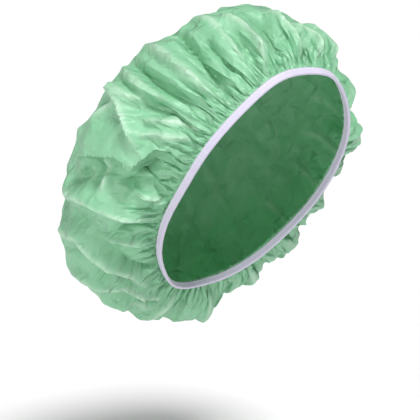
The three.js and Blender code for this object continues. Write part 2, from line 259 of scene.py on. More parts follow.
# The pocket's depth below the flap's edge: distances from it, and shares of the full depth.
POCKET_OFF, POCKET_SHARE = (-40, -14, 0), (0, 1, 0.3)
FLAP_ROUNDING = 4  # over what distance the film turns from the pocket on to the flap
STANDS_FADE, OVER_FADE = 18, 9  # how far past its edge the flap still stands off and hangs over
OVERHANG_TURN, OVERHANG_RISE = (284, 9), (0.2, 0.16)  # where it may lap, and how far from there
LOOP_BLEND = 0.22  # share of the way up at which the loop's own outline is lost
LEFT_BLEND = 0.35  # sine of the turn over which the right half's widths become the left half's
NORMAL_STEP = 0.004  # share of the way up between the places that give the bag's normal
RELIEF_START = 0.05  # share of the way up at which folds and swells have their full height
FOLD_STEPS = 8  # straight steps that a fold's line is drawn with
TOP_RISE = 0.94  # the film's last ring; a small fan of faces closes it
BINDING_DROP = 2.0  # from where the film is free down to the binding's edge
FILM_TUCK = 4.0  # the film's edge inside the fold of the tape


def smooth(x):
    """From 0 to 1 and level at both ends, as x goes from 0 to 1."""
    x = np.clip(x, 0, 1)
    return x * x * (3 - 2 * x)


def unit(vectors, least=0.0):
    return vectors / (norm(vectors, axis=-1, keepdims=True) + least)


def apart(turn, other):
    """How far one turn is from another, from -180 to 180 degrees."""
    return (turn - other + 180) % 360 - 180


def fading(along, start, end):
    """1 along a line, down to 0 over these shares of it at its start and its end."""
    return smooth(along / start) * smooth((1 - along) / end)


def through(rows, column, at, flat_start=False, flat_end=False):
    """A smooth curve through one column of a table, by its first column."""
    x, y = next(iter(rows.values())), rows[column]
    steep = np.diff(y) / np.diff(x)
    slope = np.r_[0 if flat_start else steep[0], (y[2:] - y[:-2]) / (x[2:] - x[:-2]),
                  0 if flat_end else steep[-1]]
    i = np.clip(np.searchsorted(x, at, side="right") - 1, 0, len(x) - 2)
    span = x[i + 1] - x[i]
    s = np.clip((at - x[i]) / span, 0, 1)
    return ((2 * s**3 - 3 * s**2 + 1) * y[i] + (s**3 - 2 * s**2 + s) * span * slope[i]
            + (3 * s**2 - 2 * s**3) * y[i + 1] + (s**3 - s**2) * span * slope[i + 1])


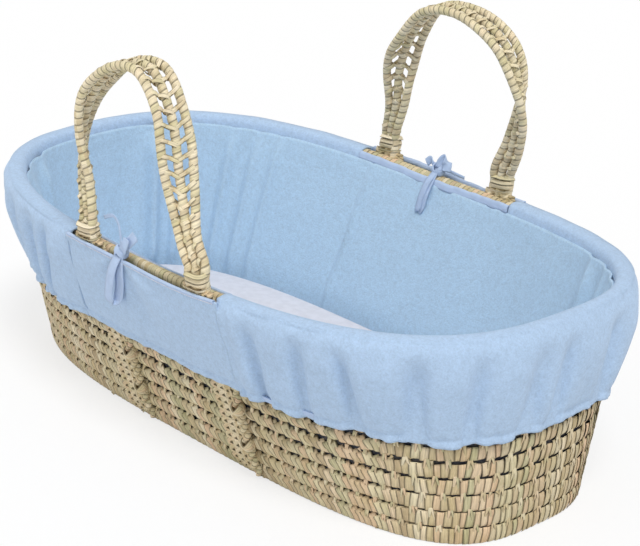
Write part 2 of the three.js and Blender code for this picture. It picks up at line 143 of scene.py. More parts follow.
def superellipse(half_length, half_width, squareness):
    turn = np.linspace(0, 2 * np.pi, OUTLINE_STEPS + 1)
    along = np.sign(np.cos(turn)) * np.abs(np.cos(turn)) ** (2 / squareness)
    across = np.sign(np.sin(turn)) * np.abs(np.sin(turn)) ** (2 / squareness)
    return np.stack([half_length * along, half_width * across * (1 + FOOT_FLARE * along ** 3)], -1)


def outline_normals(half_length, half_width, squareness):
    turn = np.linspace(0, 2 * np.pi, OUTLINE_STEPS + 1)
    power = 2 - 2 / squareness
    x = np.sign(np.cos(turn)) * np.abs(np.cos(turn)) ** power / half_length
    y = np.sign(np.sin(turn)) * np.abs(np.sin(turn)) ** power / half_width
    return unit(np.stack([x, y], -1))


BASE_POINTS = superellipse(*BASE_OUTLINE)
RIM_POINTS = superellipse(*RIM_OUTLINE)
RIM_NORMALS = outline_normals(*RIM_OUTLINE)
MIDDLE = (BASE_POINTS + RIM_POINTS) / 2
ARCS = np.r_[0, np.cumsum(np.linalg.norm(np.diff(MIDDLE, axis=0), axis=1))]
GIRTH = ARCS[-1]


def outline_at(arc, table):
    place = np.interp(np.mod(arc, GIRTH), ARCS, np.arange(len(ARCS)))
    return table_at(table, np.arange(len(ARCS)), place)


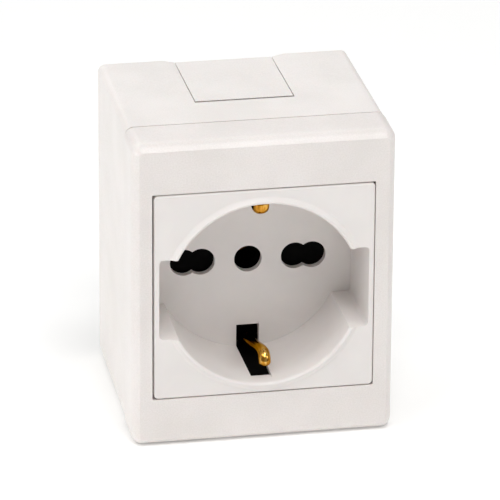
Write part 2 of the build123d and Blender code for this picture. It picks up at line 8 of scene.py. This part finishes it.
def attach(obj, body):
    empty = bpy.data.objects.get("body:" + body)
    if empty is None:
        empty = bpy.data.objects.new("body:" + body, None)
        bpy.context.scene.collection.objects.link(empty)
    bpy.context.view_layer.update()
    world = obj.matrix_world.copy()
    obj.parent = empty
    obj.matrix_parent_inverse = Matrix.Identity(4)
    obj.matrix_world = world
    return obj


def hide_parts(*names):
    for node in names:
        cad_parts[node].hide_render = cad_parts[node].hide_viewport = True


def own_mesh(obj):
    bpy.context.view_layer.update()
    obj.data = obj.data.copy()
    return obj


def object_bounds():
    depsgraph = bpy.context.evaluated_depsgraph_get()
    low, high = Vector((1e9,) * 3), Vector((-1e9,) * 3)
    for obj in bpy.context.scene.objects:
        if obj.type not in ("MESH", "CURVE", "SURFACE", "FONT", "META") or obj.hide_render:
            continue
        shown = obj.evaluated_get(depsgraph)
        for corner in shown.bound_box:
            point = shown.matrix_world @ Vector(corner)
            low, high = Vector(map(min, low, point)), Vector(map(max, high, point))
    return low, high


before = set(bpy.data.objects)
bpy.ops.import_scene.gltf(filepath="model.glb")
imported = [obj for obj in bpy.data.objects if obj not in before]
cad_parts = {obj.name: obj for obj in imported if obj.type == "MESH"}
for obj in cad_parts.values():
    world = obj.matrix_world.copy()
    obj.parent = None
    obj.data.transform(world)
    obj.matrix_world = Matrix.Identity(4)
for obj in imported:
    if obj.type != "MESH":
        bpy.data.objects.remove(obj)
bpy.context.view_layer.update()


# Contacts of the module
# Rolled brass sheet, blanked and bent. Each live or neutral contact is a folded
# spring with a slit that makes four fingers; the middle earth sleeve is rolled
# from the same sheet and riveted to the earth bracket.

MM = 0.001


def linear(hex_colour):
    """Linear RGBA of an sRGB colour in six hex digits, by the standard sRGB curve."""
    channels = [int(hex_colour[i:i + 2], 16) / 255 for i in (1, 3, 5)]
    curve = [c / 12.92 if c <= 0.04045 else ((c + 0.055) / 1.055) ** 2.4 for c in channels]
    return (*curve, 1.0)


def add(tree, kind, settings, links, stops=()):
    """Adds one node with its settings, its links and, for a colour ramp, its stops."""
    node = tree.nodes.new("ShaderNode" + kind)
    for name, value in settings.items():
        if hasattr(node, name):
            setattr(node, name, value)
        else:
            node.inputs[name].default_value = value
    for name, source in links.items():
        tree.links.new(source, node.inputs[name])
    if stops:
        elements = node.color_ramp.elements
        while len(elements) < len(stops):
            elements.new(0.5)
        for element, (position, colour) in zip(elements, stops):
            element.position = position
            element.color = linear(colour)
    return node


def new_material(name, shader_settings):
    """Material with one principled shader, and object coordinates in metres."""
    material = bpy.data.materials.new(name)
    material.use_nodes = True
    tree = material.node_tree
    tree.nodes.clear()
    shader = add(tree, "BsdfPrincipled", shader_settings, {})
    add(tree, "OutputMaterial", {}, {"Surface": shader.outputs["BSDF"]})
    place = add(tree, "TexCoord", {}, {}).outputs["Object"]
    return material, tree, shader, place


def give_finish(nodes, material):
    """Gives CAD nodes a material in place of their plain one."""
    for name in nodes:
        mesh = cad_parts[name].data
        mesh.materials.clear()
        mesh.materials.append(material)


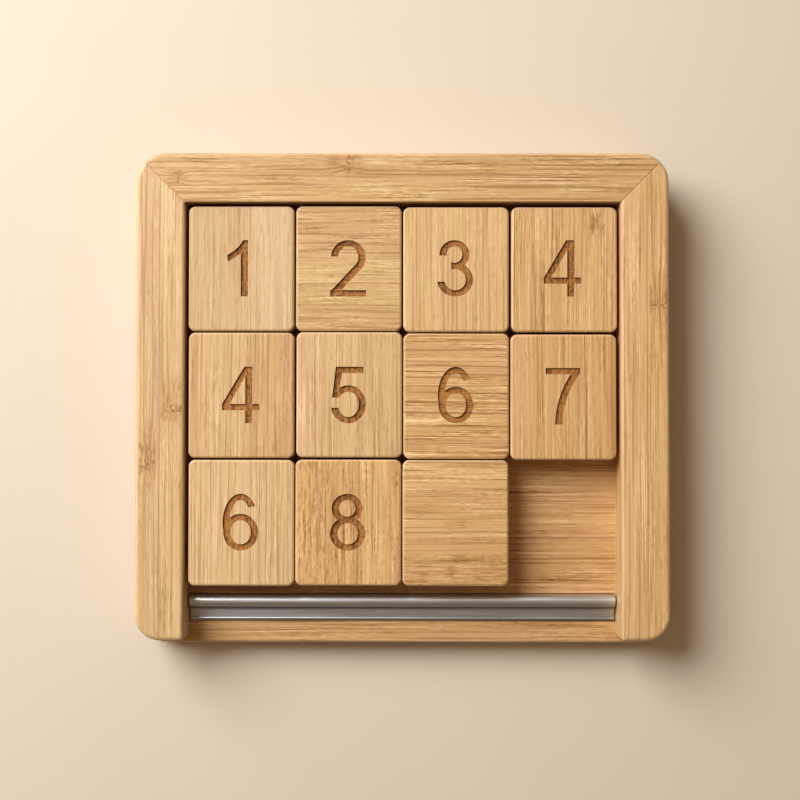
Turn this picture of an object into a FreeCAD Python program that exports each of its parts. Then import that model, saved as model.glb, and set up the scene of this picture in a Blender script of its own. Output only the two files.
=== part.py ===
"""Sliding tile puzzle: eleven numbered bamboo tiles loose in an open bamboo tray.

Frame: millimetres, +X to the right of someone reading the digits, +Y away from them, +Z up.
The origin is on the table, under the middle of the tray.
"""
import FreeCAD
import Part
import math
import os

Vector = FreeCAD.Vector

# Tile grid
COLUMNS = 4
ROWS = 3
TILE_WIDTH = 29.6
TILE_DEPTH = 35.1
TILE_HEIGHT = 10.0
TILE_GAP = 0.4
TILE_CORNER = 1.9
TILE_TOP_ROUND = 0.7
TILE_BOTTOM_CHAMFER = 0.4

# Slack between the block of tiles and the tray
SLACK_LEFT = 1.1
SLACK_RIGHT = 1.0
SLACK_BACK = 0.95
SLACK_FRONT = 3.35

# Tray
FOOT_HEIGHT = 2.0
BASE_THICKNESS = 6.0
RAIL_WIDTH = 13.6
BACK_RAIL_WIDTH = 13.9
RAIL_HEIGHT = 11.5
FRONT_STRIP = 4.4          # from the stop rail to the front ends of the side rails
BASE_LIP = 2.0             # the base board stands this far proud of the rail ends
BACK_CORNER = 8.0
FRONT_CORNER = 7.0
RAIL_OUTER_ROUND = 1.3
RAIL_INNER_ROUND = 0.3
RAIL_END_ROUND = 0.9        # inner upright edge at the front end of each side rail
BASE_TOP_ROUND = 0.7
BASE_BOTTOM_CHAMFER = 0.8
MITRE_GROOVE = 0.18        # half width and depth of the fine V along each mitre

# Metal stop rail: a bead behind a thin flange, let into a groove in the base board
STOP_WIDTH = 7.4
STOP_BEAD = 3.6
STOP_BEAD_HEIGHT = 3.3     # top of the bead above the tray floor
STOP_FLANGE_HEIGHT = 0.6   # top of the flange above the tray floor
STOP_LIP = 0.5
STOP_END_GAP = 0.5
GROOVE_DEPTH = 1.0
GROOVE_CLEARANCE = 0.2

# Digits, engraved in the tile tops
DIGIT_HALF = 7.9
DIGIT_DEPTH = 0.55
STROKE_X = 2.0             # width of an upright stroke
STROKE_Y = 1.75            # width of a level stroke
DIGIT_PLACE = (-0.25, 0.1)  # from the middle of the tile's cell
OTHER_DIGIT_PLACES = {"1": (-1.25, 0.1), "7": (-0.2, -0.2)}

# Hidden hardware
KEY_LENGTH = 12.0
KEY_WIDTH = 3.0
KEY_HEIGHT = 6.0
KEY_CLEARANCE = 0.05
SCREW_CLEARANCE = 0.05
HEAD_ANGLE_DEPTH = 0.55    # depth of a countersunk head, as a part of its radius
RAIL_SCREW = {"shank": 3.0, "head": 5.6, "length": 13.0, "slot": 2.8}
STOP_SCREW = {"shank": 2.0, "head": 3.8, "length": 7.6, "slot": 1.9}
SCREW_SINK = 0.3
FOOT_RADIUS = 5.0
FOOT_EDGE = 0.7
FOOT_INSET = 12.0

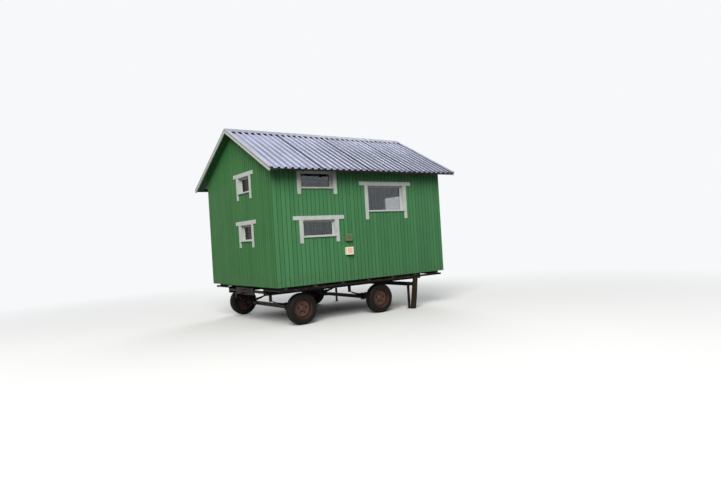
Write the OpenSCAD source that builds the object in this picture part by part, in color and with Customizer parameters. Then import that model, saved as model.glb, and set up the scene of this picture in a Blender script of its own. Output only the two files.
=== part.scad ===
// Timber-clad shepherds hut on a wheeled steel undercarriage.
// Millimetres, +Z up. The origin is on the ground under the middle of the hut.
// The long wall with three windows faces -Y, the gable end seen beside it faces -X.

/* [Body] */
// length of the walls along the ridge
body_l = 4200; // [3600:10:5400]
// width of the walls across the ridge
body_w = 3200; // [2600:10:3600]
// thickness of every wall
wall_t = 90; // [60:1:140]
// height of the underside of the floor above the ground
floor_z = 780; // [740:5:900]
// thickness of the floor deck
floor_t = 80; // [50:1:120]

/* [Roof] */
// height of the roof's underside at the ridge above the underside of the floor
ridge_h = 3200; // [3000:5:3400]
// pitch of both roof slopes in degrees
roof_pitch = 28.45; // [24:0.1:32]
// how far the sheets run past the long walls
eave_over = 335; // [200:5:450]
// how far the roof runs past the gable walls, to the outer face of the barge boards
verge_over = 188; // [120:2:260]
// height of the ribs of the roof sheet
rib_h = 30; // [18:1:40]
// distance from rib to rib
rib_pitch = 140; // [100:0.5:180]
// width of the top of a rib
rib_top = 40; // [20:1:50]
// width of a rib at its foot
rib_foot = 74; // [50:1:90]
// thickness of the sheet metal
sheet_t = 2; // [1:0.5:3]
// gap left between the two slopes of sheet along the ridge
ridge_gap = 30; // [10:1:60]
// width of the ridge cap down each slope
cap_w = 185; // [120:5:260]
// width of the verge flashing over the sheets
flash_w = 70; // [60:2:90]
// height of the verge flashing's hanging leg
flash_leg = 40; // [20:1:80]
// thickness of the ridge cap and the flashings
cap_t = 2; // [1:0.5:4]

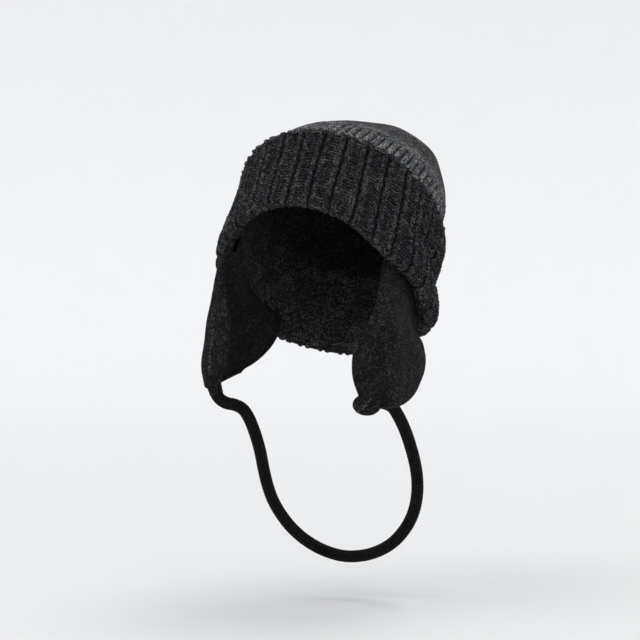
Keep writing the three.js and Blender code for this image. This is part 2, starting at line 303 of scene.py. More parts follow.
@dataclass
class HeadTube:
    """The knitted tube round the head, which carries crown, cuff and flaps."""

    lean: float = math.radians(37)
    opening: tuple[float, float] = (0.085, 0.099)
    edge: tuple[float, float] = (0.089, 0.094)
    forward: float = 0.0185
    cuff_height: float = 0.079
    front_rise: float = 0.008
    dome_height: float = 0.167
    dome_back: float = 0.025
    fullness: float = 1.7
    rounding: float = 4.6
    gathers: int = 10
    gather_depth: float = 0.0025
    # Azimuth, climb, spread in degrees, reach in climb and distance out of the fuller side.
    shoulder: Bulge = (58, 1.74, 34, 0.16, 0.006)
    # Height of the cuff's fold and how far it swells, every 30 degrees from the back of the head.
    folds: tuple[float, ...] = (1, -2, -8, -12, -5, 4, 8, 4, -8, -4, 0, 3)
    swells: tuple[float, ...] = (4, 5, 8, 11, 10, 4, 1, 2, 6, 10, 11, 6)
    # Azimuth, spread in degrees and depth of the fold's dip behind the wearer's left ear.
    dip: Triple = (101, 14, 0.013)

    def cuff_top(self, azimuth: Array) -> Array:
        """Height of the cuff's top edge in the cap frame."""
        return self.cuff_height + self.front_rise * np.cos(np.radians(azimuth))

    def round_table(self, azimuth: Array, values: Sequence[float]) -> Array:
        """Catmull-Rom through values that stand evenly round the tube.

        Args:
            azimuth: Degrees round the tube.
            values: One value every so many degrees, from -180, in millimetres.

        Returns:
            The value at each azimuth, in metres.
        """
        count = len(values)
        turn = ((azimuth + 180) % 360) * count / 360
        i = np.floor(turn).astype(int)
        t = turn - i
        table = np.array(values, float) / 1000
        p0, p1, p2, p3 = (table[(i + k) % count] for k in (-1, 0, 1, 2))
        bend = 2 * p0 - 5 * p1 + 4 * p2 - p3 + t * (3 * (p1 - p2) + p3 - p0)
        return p1 + 0.5 * t * (p2 - p0 + t * bend)

    def fold(self, azimuth: Array) -> Array:
        """Height of the fold at the cuff's lower edge."""
        at, spread, depth = self.dip
        return self.round_table(azimuth, self.folds) - depth * bell(turn_from(azimuth, at) / spread)

    def swell(self, azimuth: Array) -> Array:
        """How far the fold stands out past the top of the cuff."""
        return self.round_table(azimuth, self.swells)

    def fuller(self, azimuth: Array, climb: Array) -> Array:
        """How far the crown stands out over the wearer's left temple."""
        at, height, spread, reach, out = self.shoulder
        side = bell(turn_from(azimuth, at) / spread, (climb - height) / reach)
        return out * (1 - smoothstep(climb, 1.85, 2.0)) * side

    def narrowing(self, over: Array) -> Array:
        """Share of the girth that is left at a share of the way over the dome."""
        return (1 - over**self.fullness) ** (1 / self.rounding)

    def point(self, azimuth: Array, climb: Array, out: Array | float) -> Array:
        """A point off the tube's plain surface, in the shared frame.

        Args:
            azimuth: Degrees round the tube.
            climb: How far up, from 0 at the opening to 2 at the top of the crown.
            out: Distance outwards from the surface.

        Returns:
            Points of shape (count, 3).
        """
        a = np.radians(azimuth)
        over = np.clip(climb - 1, 0, 1)
        low = np.minimum(climb, 1)
        size = self.narrowing(over)
        half_width = lerp(self.opening[0], self.edge[0], low)
        half_length = lerp(self.opening[1], self.edge[1], low)
        middle = lerp(-self.forward * low, self.dome_back, over)
        full = out + self.fuller(azimuth, climb)
        z = lerp(low * self.cuff_top(azimuth), self.dome_height + full, over)
        pleat = 0.5 - 0.5 * np.cos(self.gathers * a)
        side = full - self.gather_depth * pleat * smoothstep(over, 0.5, 0.9)
        x = (half_width + side) * size * np.sin(a)
        y = middle - (half_length + side) * size * np.cos(a)
        c, s = math.cos(self.lean), math.sin(self.lean)
        return np.stack([x, y * c + z * s, -y * s + z * c], -1)

    def at_height(self, azimuth: Array, height: Array, out: Array | float) -> Array:
        """The same, at a height in the cap frame instead of a climb."""
        return self.point(azimuth, height / self.cuff_top(azimuth), out)


# Finishes


def new_group(name: str, inputs: dict[str, str], outputs: dict[str, str]) -> NodeTree:
    """An empty shader node group with its sockets.

    Args:
        name: Name of the group.
        inputs: Float, Vector or Color by socket name.
        outputs: The same.

    Returns:
        The group, with its Group Input and Group Output nodes.
    """
    group = bpy.data.node_groups.new(name, "ShaderNodeTree")
    for in_out, sockets in (("INPUT", inputs), ("OUTPUT", outputs)):
        for label, kind in sockets.items():
            group.interface.new_socket(name=label, in_out=in_out, socket_type=f"NodeSocket{kind}")
    group.nodes.new("NodeGroupInput").name = "In"
    group.nodes.new("NodeGroupOutput").name = "Out"
    return group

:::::

> **SHORT EXERCISE**
From the entries above, copy every line that holds the word "three".

> **ANSWER BELOW**
The three.js and Blender code for this object continues. Write part 2, from line 259 of scene.py on. More parts follow.
Write part 2 of the three.js and Blender code for this picture. It picks up at line 143 of scene.py. More parts follow.
// The long wall with three windows faces -Y, the gable end seen beside it faces -X.
Keep writing the three.js and Blender code for this image. This is part 2, starting at line 303 of scene.py. More parts follow.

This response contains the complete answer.